“The entire organisational election process is a farce and a sham. At no place, anywhere in the country, have elections been held at any level of the organisation. Handpicked lieutenants of the AICC have been coerced to sign lists prepared by the coterie that runs the AICC, sitting at 24 Akbar Road. At no place in a booth, block, district, or State was an electoral roll published, nominations invited, scrutinised, polling booths set up, and elections held. The AICC leadership is squarely responsible for perpetrating a giant fraud on the party to perpetuate its hold on the ruins of what once was a national movement that fought for and attained the Independence of India” — Shri Ghulam Nabi Azad, in his resignation letter to the Interim Congress President Smt Sonia Gandhi on August 26, 2022
The senior Congress leader Ghulam Nabi Azad’s emotionally charged resignation letter, hurling accusations against Rahul Gandhi about his ‘childish’ behaviour and coterie culture, did not surprise many.
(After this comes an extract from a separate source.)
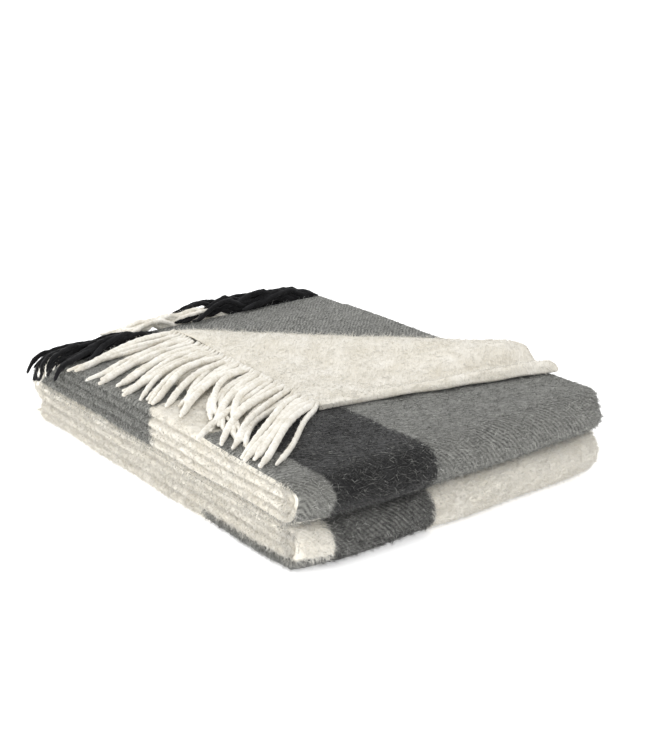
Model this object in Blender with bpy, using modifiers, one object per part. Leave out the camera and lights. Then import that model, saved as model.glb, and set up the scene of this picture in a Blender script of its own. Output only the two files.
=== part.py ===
"""Camp blanket: a checked wool throw with a twisted fringe, folded into a flat pile.

The cloth is folded across its width into a strip four plies thick, and the strip is folded in a
concertina of four layers. One corner of the top ply is turned back over a slanting fold.
X runs along the front edge of the pile, Y from the front to the back, and Z up. The origin is the
middle of the underside. Every length is in metres.
"""

from math import cos, pi, radians, sin

import bmesh
import bpy
from mathutils import Vector

# Driving dimensions
PILE_WIDTH = 0.330
PILE_DEPTH = 0.430
PLY = 0.00445
PLIES_IN_LAYER = 4
LAYER = PLY * PLIES_IN_LAYER
CLEARANCE = 0.0003
TOP_HEM_SETBACK = 0.072
INNER_HEM_SETBACK = 0.032
BOTTOM_HEM_SETBACK = 0.056
EDGE_ROUND = 0.0028
INNER_EDGE_ROUND = 0.0025
ARC_STEPS = 6

LEFT = -PILE_WIDTH / 2
RIGHT = PILE_WIDTH / 2
FRONT = -PILE_DEPTH / 2
BACK = PILE_DEPTH / 2
TOP_HEM = BACK - TOP_HEM_SETBACK
INNER_HEM = BACK - INNER_HEM_SETBACK
BOTTOM_HEM = BACK - BOTTOM_HEM_SETBACK
TOP = 4 * LAYER

# The turned corner, in plan: the fold runs from FOLD_FAR to FOLD_RIGHT
FOLD_FAR = Vector((LEFT + 0.120, TOP_HEM, 0))
FOLD_RIGHT = Vector((RIGHT - 0.004, FRONT + 0.126, 0))
ROLL_MOUTH = Vector((RIGHT - 0.003, FRONT + 0.062, 0))
CORNER = Vector((LEFT + 0.108, FRONT + 0.117, 0))
NOSE_FAR = 0.0040
NOSE_RIGHT = 0.0110
LOFT_FAR = 0.0030
LOFT_RIGHT = 0.0130
ROLL_REACH = 0.060

# The fringe
TASSEL_RADIUS = 0.0020
CORNER_TASSEL_LENGTH = 0.122
HEM_TASSEL_LENGTH = 0.104
CORNER_TASSEL_POINTS = 12
HEM_TASSEL_POINTS = 10
HANG_RATE = 9000
STEEPEST_HANG = 84
LOWEST_STRAND = 0.006
CORNER_TASSELS = 22
HEM_TASSELS = 31
CORNER_HEADING_FAR = 182
CORNER_HEADING_SPREAD = 42
CORNER_HEADING_POWER = 1.6
HEM_HEADING = 152
HEM_HEADING_WAVER = 1.2
CREAM_HEM_START = LEFT + 0.120
CREAM_HEM_END = LEFT + 0.210

# Colours, as linear red, green and blue
CREAM = (0.76, 0.72, 0.64)
GREY = (0.21, 0.21, 0.20)
CHARCOAL = (0.045, 0.045, 0.048)


def clear_scene():
    for old in list(bpy.data.objects):
        bpy.data.objects.remove(old, do_unlink=True)


def new_collection(name):
    collection = bpy.data.collections.new(name)
    bpy.context.scene.collection.children.link(collection)
    return collection


def wool(name, colour):
    material = bpy.data.materials.new(name)
    material.use_nodes = True
    shader = material.node_tree.nodes["Principled BSDF"]
    shader.inputs["Base Color"].default_value = (*colour, 1)
    shader.inputs["Roughness"].default_value = 0.95
    shader.inputs["Metallic"].default_value = 0
    shader.inputs["Sheen Weight"].default_value = 0.4
    return material


def add_object(name, data, collection, colour):
    thing = bpy.data.objects.new(name, data)
    collection.objects.link(thing)
    thing.data.materials.append(wool(name + "_wool", colour))
    return thing


def arc(centre, radius, start, end):
    """Points of a round from one angle to another, in degrees, as (y, z)."""
    angles = [radians(start + (end - start) * step / ARC_STEPS) for step in range(ARC_STEPS + 1)]
    return [(centre[0] + radius * cos(a), centre[1] + radius * sin(a)) for a in angles]


def slab(name, outline, collection, colour, low_x=LEFT, high_x=RIGHT, rounding=EDGE_ROUND):
    """A layer of cloth: its outline in Y and Z, drawn out along X, with soft ends."""
    mesh = bmesh.new()
    face = mesh.faces.new([mesh.verts.new((low_x, y, z)) for y, z in outline])
    drawn = bmesh.ops.extrude_face_region(mesh, geom=[face])["geom"]
    moved = [item for item in drawn if isinstance(item, bmesh.types.BMVert)]
    bmesh.ops.translate(mesh, verts=moved, vec=(high_x - low_x, 0, 0))
    bmesh.ops.recalc_face_normals(mesh, faces=mesh.faces)
    rims = [
        edge
        for edge in mesh.edges
        if abs(edge.verts[0].co.x - edge.verts[1].co.x) < CLEARANCE
    ]
    bmesh.ops.bevel(mesh, geom=rims, offset=rounding, segments=2, profile=0.5, affect="EDGES")
    data = bpy.data.meshes.new(name)
    mesh.to_mesh(data)
    mesh.free()
    return add_object(name, data, collection, colour)


def layers(collection):
    """The four layers of the concertina, each with the rounded halves of its own end folds."""
    half = CLEARANCE / 2
    lobe = LAYER - half
    front = FRONT + LAYER
    back = BACK - LAYER
    bottom = [(BOTTOM_HEM, 0), (BOTTOM_HEM, lobe)] + arc((front, LAYER - half), lobe, 180, 270)
    lower = arc((front, LAYER + half), lobe - half, 90, 180)
    lower += arc((back, 2 * LAYER - half), lobe - half, -90, 0)
    upper = arc((back, 2 * LAYER + half), lobe - half, 0, 90)
    upper += arc((front, 3 * LAYER - half), lobe - half, 180, 270)
    inner = lobe - PLY - CLEARANCE
    top = arc((front, 3 * LAYER + half), inner, 90, 180)
    top += [(INNER_HEM, 3 * LAYER + half), (INNER_HEM, 3 * LAYER + half + inner)]
    slab("bottom_layer", bottom, collection, CREAM)
    slab("lower_middle_layer", lower, collection, GREY)
    slab("upper_middle_layer", upper, collection, CHARCOAL)
    slab("top_layer", top, collection, GREY, rounding=INNER_EDGE_ROUND)


def top_ply(collection, cutters):
    """The uppermost ply, with its own share of the front fold and the turned corner cut away."""
    half = CLEARANCE / 2
    front = (FRONT + LAYER, 3 * LAYER + half)
    outer = LAYER - half
    inner = outer - PLY + CLEARANCE
    outline = arc(front, outer, 90, 180) + arc(front, inner, 180, 90)
    outline += [(TOP_HEM, front[1] + inner), (TOP_HEM, front[1] + outer)]
    ply = slab("top_ply", outline, collection, GREY, rounding=PLY / 4)

    away = (FOLD_RIGHT - FOLD_FAR).cross(Vector((0, 0, 1))).normalized()
    if (CORNER - FOLD_FAR).dot(away) > 0:
        away = -away
    past_the_ply = FOLD_RIGHT - FOLD_FAR
    start = FOLD_FAR + away * CLEARANCE - past_the_ply
    end = FOLD_RIGHT + away * CLEARANCE + past_the_ply
    cutter = bmesh.new()
    plan = [start, end, end + away * PILE_DEPTH, start + away * PILE_DEPTH]
    face = cutter.faces.new([cutter.verts.new((p.x, p.y, TOP - 2 * PLY)) for p in plan])
    drawn = bmesh.ops.extrude_face_region(cutter, geom=[face])["geom"]
    moved = [item for item in drawn if isinstance(item, bmesh.types.BMVert)]
    bmesh.ops.translate(cutter, verts=moved, vec=(0, 0, 4 * PLY))
    bmesh.ops.recalc_face_normals(cutter, faces=cutter.faces)
    data = bpy.data.meshes.new("corner_cutter")
    cutter.to_mesh(data)
    cutter.free()
    tool = bpy.data.objects.new("corner_cutter", data)
    tool.hide_render = True
    tool.display_type = "WIRE"
    cutters.objects.link(tool)
    cut = ply.modifiers.new("corner", "BOOLEAN")
    cut.object = tool
    return ply


def mix(low, high, share):
    return low + (high - low) * share


def turned_corner(collection):
    """The turned-back corner, lofty at its fold and lying down towards its point.

    A row runs parallel to the fold at each distance from it, and the rows close on the corner.
    """
    along = (FOLD_RIGHT - FOLD_FAR).normalized()
    across = Vector((along.y, -along.x, 0))
    if (CORNER - FOLD_FAR).dot(across) < 0:
        across = -across
    reach = (CORNER - FOLD_FAR).dot(across)
    mouth = (ROLL_MOUTH - FOLD_FAR).dot(across)
    mesh = bmesh.new()
    rows = []
    row_count = 14
    column_count = 12
    for row in range(row_count):
        distance = reach * (row / row_count) ** 1.6
        left = mix(FOLD_FAR, CORNER, distance / reach)
        if distance < mouth:
            right = mix(FOLD_RIGHT, ROLL_MOUTH, distance / mouth)
        else:
            right = mix(ROLL_MOUTH, CORNER, (distance - mouth) / (reach - mouth))
        points = []
        for column in range(column_count + 1):
            place = mix(left, right, column / column_count)
            share = (place - FOLD_FAR).dot(along) / (FOLD_RIGHT - FOLD_FAR).length
            points.append(mesh.verts.new((place.x, place.y, corner_height(distance, share))))
        rows.append(points)
    for near, far in zip(rows, rows[1:]):
        for column in range(column_count):
            mesh.faces.new((near[column], near[column + 1], far[column + 1], far[column]))
    tip = mesh.verts.new((CORNER.x, CORNER.y, corner_height(reach, 0)))
    for column in range(column_count):
        mesh.faces.new((rows[-1][column], rows[-1][column + 1], tip))
    bmesh.ops.recalc_face_normals(mesh, faces=mesh.faces)
    data = bpy.data.meshes.new("turned_corner")
    mesh.to_mesh(data)
    mesh.free()
    flap = add_object("turned_corner", data, collection, CREAM)
    thick = flap.modifiers.new("cloth", "SOLIDIFY")
    thick.thickness = PLY - CLEARANCE
    thick.offset = 0
    return flap


def corner_height(distance, share):
    """Height of the turned cloth's middle: the nose of the fold, then the loft, then lying flat."""
    share = min(max(share, 0), 1)
    nose = mix(NOSE_FAR, NOSE_RIGHT, share)
    loft = mix(LOFT_FAR, LOFT_RIGHT, share)
    flat = PLY / 2 + CLEARANCE
    away = min(distance / (2 * ROLL_REACH), 1)
    lying = mix(nose, flat, away * away * (3 - 2 * away))
    swell = loft * sin(pi * min(distance / (2 * ROLL_REACH), 1) ** 0.5) ** 2
    return TOP + lying + swell


def tassel(name, route, collection, colour):
    """One twisted strand of fringe: a round tube along its route, with closed ends."""
    data = bpy.data.curves.new(name, "CURVE")
    data.dimensions = "3D"
    data.bevel_depth = TASSEL_RADIUS
    data.bevel_resolution = 2
    data.use_fill_caps = True
    spline = data.splines.new("POLY")
    spline.points.add(len(route) - 1)
    for point, place in zip(spline.points, route):
        point.co = (*place, 1)
    return add_object(name, data, collection, colour)


def strand_route(root, length, points, heading, bend):
    """A strand leaves its root at a heading in degrees, bends evenly, and hangs past the left edge."""
    step = length / (points - 1)
    route = [root.copy()]
    for number in range(1, points):
        last = route[-1]
        angle = radians(heading + bend * number / points)
        past_edge = max(LEFT - EDGE_ROUND - last.x, 0)
        pitch = radians(min(past_edge * HANG_RATE, STEEPEST_HANG))
        drop = min(step * sin(pitch), last.z - LOWEST_STRAND)
        level = (step**2 - drop**2) ** 0.5
        route.append(last + Vector((level * cos(angle), level * sin(angle), -drop)))
    return route


def corner_fringe(collection):
    """Strands along the turned corner's hem, fanning out towards the front at its point."""
    edge = CORNER - FOLD_FAR
    outward = Vector((edge.y, -edge.x, 0)).normalized()
    if outward.x > 0:
        outward = -outward
    for number in range(CORNER_TASSELS):
        share = (number + 0.5) / CORNER_TASSELS
        root = mix(FOLD_FAR, CORNER, share) + outward * TASSEL_RADIUS
        root.z = TOP + TASSEL_RADIUS + CLEARANCE
        heading = CORNER_HEADING_FAR + CORNER_HEADING_SPREAD * share**CORNER_HEADING_POWER
        bend = 14 * sin(5 * share) + 8
        route = strand_route(root, CORNER_TASSEL_LENGTH, CORNER_TASSEL_POINTS, heading, bend)
        tassel(f"corner_tassel_{number + 1:02d}", route, collection, CREAM)


def hem_fringe(collection):
    """Strands along the hem that faces back, combed to the left within the depth of the pile."""
    for number in range(HEM_TASSELS):
        share = (number + 0.5) / HEM_TASSELS
        x = mix(LEFT, RIGHT, share)
        on_top_ply = x < FOLD_FAR.x
        hem = TOP_HEM if on_top_ply else INNER_HEM
        base = TOP - PLY / 2 if on_top_ply else TOP - PLY - PLY / 2
        root = Vector((x, hem + TASSEL_RADIUS + CLEARANCE, base))
        heading = HEM_HEADING + HEM_HEADING_WAVER * sin(9 * share)
        route = strand_route(root, HEM_TASSEL_LENGTH, HEM_TASSEL_POINTS, heading, 0)
        colour = CREAM if CREAM_HEM_START < x < CREAM_HEM_END else CHARCOAL
        tassel(f"hem_tassel_{number + 1:02d}", route, collection, colour)


clear_scene()
blanket = new_collection("camp_blanket")
cutting_tools = new_collection("cutting_tools")
layers(blanket)
top_ply(blanket, cutting_tools)
turned_corner(blanket)
corner_fringe(blanket)
hem_fringe(blanket)
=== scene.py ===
"""A folded camp blanket of brushed wool: four cloth layers, a turned-back corner, and twisted fringe.

The cloth is worked out flat, as distance x across it from the top ply's free selvedge and distance y
along it from the top hem, and is then carried round its folds. Lengths are in metres.
"""

import json

import bmesh
import bpy
import numpy as np
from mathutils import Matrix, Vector


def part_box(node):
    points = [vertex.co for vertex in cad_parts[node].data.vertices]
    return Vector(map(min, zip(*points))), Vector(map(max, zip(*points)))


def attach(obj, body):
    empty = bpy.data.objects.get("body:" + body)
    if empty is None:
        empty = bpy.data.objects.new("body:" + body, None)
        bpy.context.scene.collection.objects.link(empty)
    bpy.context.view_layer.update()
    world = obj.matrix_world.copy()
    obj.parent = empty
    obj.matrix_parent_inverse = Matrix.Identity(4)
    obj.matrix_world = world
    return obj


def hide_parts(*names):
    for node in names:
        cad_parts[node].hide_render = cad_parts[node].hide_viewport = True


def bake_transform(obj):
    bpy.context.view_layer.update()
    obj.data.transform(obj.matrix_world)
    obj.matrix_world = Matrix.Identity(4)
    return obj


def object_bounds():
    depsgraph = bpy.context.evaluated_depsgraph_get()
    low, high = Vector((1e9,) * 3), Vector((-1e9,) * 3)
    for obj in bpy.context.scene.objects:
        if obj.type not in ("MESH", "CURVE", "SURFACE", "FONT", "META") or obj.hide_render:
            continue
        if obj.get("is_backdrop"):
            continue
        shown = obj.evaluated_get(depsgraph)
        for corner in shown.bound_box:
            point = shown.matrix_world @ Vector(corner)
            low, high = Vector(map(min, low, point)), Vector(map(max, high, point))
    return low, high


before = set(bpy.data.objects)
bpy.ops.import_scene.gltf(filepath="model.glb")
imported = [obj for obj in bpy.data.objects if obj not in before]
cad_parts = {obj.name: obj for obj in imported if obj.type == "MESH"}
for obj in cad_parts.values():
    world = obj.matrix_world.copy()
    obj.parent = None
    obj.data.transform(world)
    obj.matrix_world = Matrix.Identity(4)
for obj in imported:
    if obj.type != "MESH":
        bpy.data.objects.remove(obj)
cad_low, cad_high = (list(corner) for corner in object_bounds())

MM = 0.001  # one millimetre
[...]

The discussion revolved around his declaration of ‘no point of return’ for the Congress. The Congress response is of usual sycophancy and degraded condemnation of the deserted senior party functionary, while other parties naturally question the leadership issue. The party structure is an important pillar of our democracy and, therefore, a few points said and unsaid by Azad about the inevitable decline of ‘Indira Congress’ can provide insights into the political culture evolved in our national polity.
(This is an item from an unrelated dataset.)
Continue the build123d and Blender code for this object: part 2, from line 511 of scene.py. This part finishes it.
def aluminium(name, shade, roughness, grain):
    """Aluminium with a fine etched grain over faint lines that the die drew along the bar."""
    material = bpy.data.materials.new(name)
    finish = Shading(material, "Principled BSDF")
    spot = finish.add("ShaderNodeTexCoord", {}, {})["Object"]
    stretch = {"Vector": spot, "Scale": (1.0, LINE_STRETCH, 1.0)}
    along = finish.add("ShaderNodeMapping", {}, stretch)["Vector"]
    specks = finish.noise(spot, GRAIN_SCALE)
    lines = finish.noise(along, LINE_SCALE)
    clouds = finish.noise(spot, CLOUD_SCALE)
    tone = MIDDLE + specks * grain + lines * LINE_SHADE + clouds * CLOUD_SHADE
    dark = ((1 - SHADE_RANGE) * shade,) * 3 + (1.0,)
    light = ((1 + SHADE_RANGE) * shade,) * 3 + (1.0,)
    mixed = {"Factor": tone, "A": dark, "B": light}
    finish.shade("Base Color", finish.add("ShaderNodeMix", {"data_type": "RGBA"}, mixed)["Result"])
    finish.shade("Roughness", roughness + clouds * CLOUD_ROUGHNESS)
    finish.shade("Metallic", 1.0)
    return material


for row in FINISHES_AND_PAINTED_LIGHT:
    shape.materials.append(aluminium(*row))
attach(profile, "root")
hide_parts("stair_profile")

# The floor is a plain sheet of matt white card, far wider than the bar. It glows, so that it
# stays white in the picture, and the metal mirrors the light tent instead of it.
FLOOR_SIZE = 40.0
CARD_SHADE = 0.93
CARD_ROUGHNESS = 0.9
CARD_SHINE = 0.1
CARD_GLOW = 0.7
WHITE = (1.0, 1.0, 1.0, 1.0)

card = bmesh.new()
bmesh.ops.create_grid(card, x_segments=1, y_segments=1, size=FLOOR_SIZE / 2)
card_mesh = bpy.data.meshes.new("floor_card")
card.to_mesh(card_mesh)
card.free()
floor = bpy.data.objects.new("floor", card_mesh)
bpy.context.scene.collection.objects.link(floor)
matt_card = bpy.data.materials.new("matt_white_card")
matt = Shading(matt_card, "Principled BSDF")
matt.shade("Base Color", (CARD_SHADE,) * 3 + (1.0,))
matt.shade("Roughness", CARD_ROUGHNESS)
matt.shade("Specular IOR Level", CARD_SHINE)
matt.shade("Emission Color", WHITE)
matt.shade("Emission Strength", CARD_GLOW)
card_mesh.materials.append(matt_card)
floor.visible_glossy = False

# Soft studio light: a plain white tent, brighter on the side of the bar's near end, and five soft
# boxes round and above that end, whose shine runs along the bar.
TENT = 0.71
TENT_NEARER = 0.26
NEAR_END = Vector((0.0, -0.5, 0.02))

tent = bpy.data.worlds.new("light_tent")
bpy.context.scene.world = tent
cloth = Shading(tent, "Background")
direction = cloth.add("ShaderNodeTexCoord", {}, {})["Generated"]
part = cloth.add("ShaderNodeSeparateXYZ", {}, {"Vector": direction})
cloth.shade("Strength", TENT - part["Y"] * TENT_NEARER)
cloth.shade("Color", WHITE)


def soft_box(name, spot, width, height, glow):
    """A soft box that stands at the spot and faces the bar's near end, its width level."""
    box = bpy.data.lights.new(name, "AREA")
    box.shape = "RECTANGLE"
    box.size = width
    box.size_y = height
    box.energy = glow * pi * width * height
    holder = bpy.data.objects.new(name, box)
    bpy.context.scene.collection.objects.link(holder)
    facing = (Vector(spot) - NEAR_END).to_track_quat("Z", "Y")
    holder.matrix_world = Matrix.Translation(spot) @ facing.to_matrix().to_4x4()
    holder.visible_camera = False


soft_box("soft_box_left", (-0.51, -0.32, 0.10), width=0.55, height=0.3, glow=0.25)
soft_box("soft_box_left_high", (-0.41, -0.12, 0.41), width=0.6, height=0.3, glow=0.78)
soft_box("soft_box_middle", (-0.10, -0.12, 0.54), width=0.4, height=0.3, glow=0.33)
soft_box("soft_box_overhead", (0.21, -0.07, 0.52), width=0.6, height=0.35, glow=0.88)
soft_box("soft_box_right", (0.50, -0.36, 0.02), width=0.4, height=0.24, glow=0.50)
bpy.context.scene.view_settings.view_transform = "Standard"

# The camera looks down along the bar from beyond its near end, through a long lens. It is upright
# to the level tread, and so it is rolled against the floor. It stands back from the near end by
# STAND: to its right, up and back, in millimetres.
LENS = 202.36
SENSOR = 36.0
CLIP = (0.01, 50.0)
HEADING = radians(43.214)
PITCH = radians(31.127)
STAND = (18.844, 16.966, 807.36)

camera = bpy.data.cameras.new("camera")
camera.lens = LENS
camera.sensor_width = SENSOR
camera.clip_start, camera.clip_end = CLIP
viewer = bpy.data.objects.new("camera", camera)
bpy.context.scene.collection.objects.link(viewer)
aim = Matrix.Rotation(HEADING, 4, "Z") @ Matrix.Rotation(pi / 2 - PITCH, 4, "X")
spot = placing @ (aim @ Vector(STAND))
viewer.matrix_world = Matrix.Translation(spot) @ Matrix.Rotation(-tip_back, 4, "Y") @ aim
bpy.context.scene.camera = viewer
One important factual statement made by Azad in his scathing letter is, “we opposed the Janata Party dispensation and paved the way for the revival and rejuvenation of the party founded by the late Mrs Indira Gandhi in January of 1978”. His acceptance that the formation of the Indira Congress in 1978 was a new beginning, a significant departure from the stated position of claiming the sole legacy over the Independence movement. The allegations of dynastic consolidation, sycophancy, institutionalised corruption and overall degradation of the party organisation etc. are closely associated with the ‘Indira’ part of the Congress. These ills were present in the Nehruvian era Congress also as mentioned in the letters written by Gandhiji immediately after the Independence and the Punjab Assembly deliberations where differing fractions of Congress accusing each other of misappropriating and amassing wealth and property amidst the bloody Partition. The differentiating factor was ‘Organisation’. There were people in the party who could raise their voice and instil some sense of public morality and conduct. Indira era ended that possibility. Most of the problems with the political culture in general and the Congress party, in particular, are rooted in the ‘Indira is India’ mindset. Ironically, Azad didn’t talk about the psyche that originated during the Emergency.
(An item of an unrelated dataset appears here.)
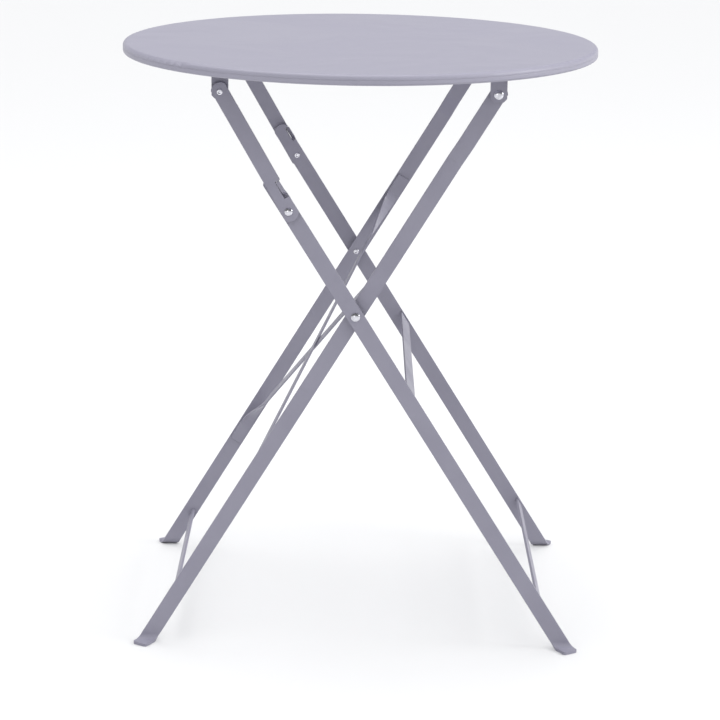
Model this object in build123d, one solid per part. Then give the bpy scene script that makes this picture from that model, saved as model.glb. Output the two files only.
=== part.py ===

The personality-centric politics is the obvious corollary of the degrading party organisation. The ideological position hardly matters. Congress’s confusion over the proclaimed core principles of socialism and secularism is a classic case to study the unscrupulous nature of politics. All viruses like communalism, casteism, linguistic parochialism, market monopolisation and crony capitalism etc. penetrated democracy. Divisive politics is conveniently used for electoral gains. Invoking the threat of rising Rashtriya Swayamsevak Sangh (RSS) became a bogie in this politics of fraudulent secularism.
Outsourcing ideological articulation to the unaccountable communist, arm-chaired-ideologues was again started during the Indira era. The complete takeover of Congress by the neo-Left by penetrating the Nehru-Gandhi family’s coterie is just a continuation of the same. Even during the Indira, Sanjay, Rajiv and Sonia eras, internal democracy and elections were a ‘farce and sham’ in the Congress. Just that Rahul Gandhi does not have enough skills and organisational strength at his disposal to cover up this façade; hence he tends to expose himself with misfired and ill-timed communication.
Sadly, most political parties, especially the regional ones, imitated the dynastic, corrupt and personality-centric manoeuvrings of the Congress. Some of them have defected from the Congress and effectively learnt the art of manipulating identities to keep control over power.
The crisis of Congress is not just of leadership that is non-serious and disconnected – it is the chronic disease of organisational and ideological character. Ghulam Nabi Azad talked about the momentary symptoms, conveniently bypassing the real ailments. For the political parties to stay relevant in Bharatiya politics, they must learn their lessons from this monumental decline of the Congress party.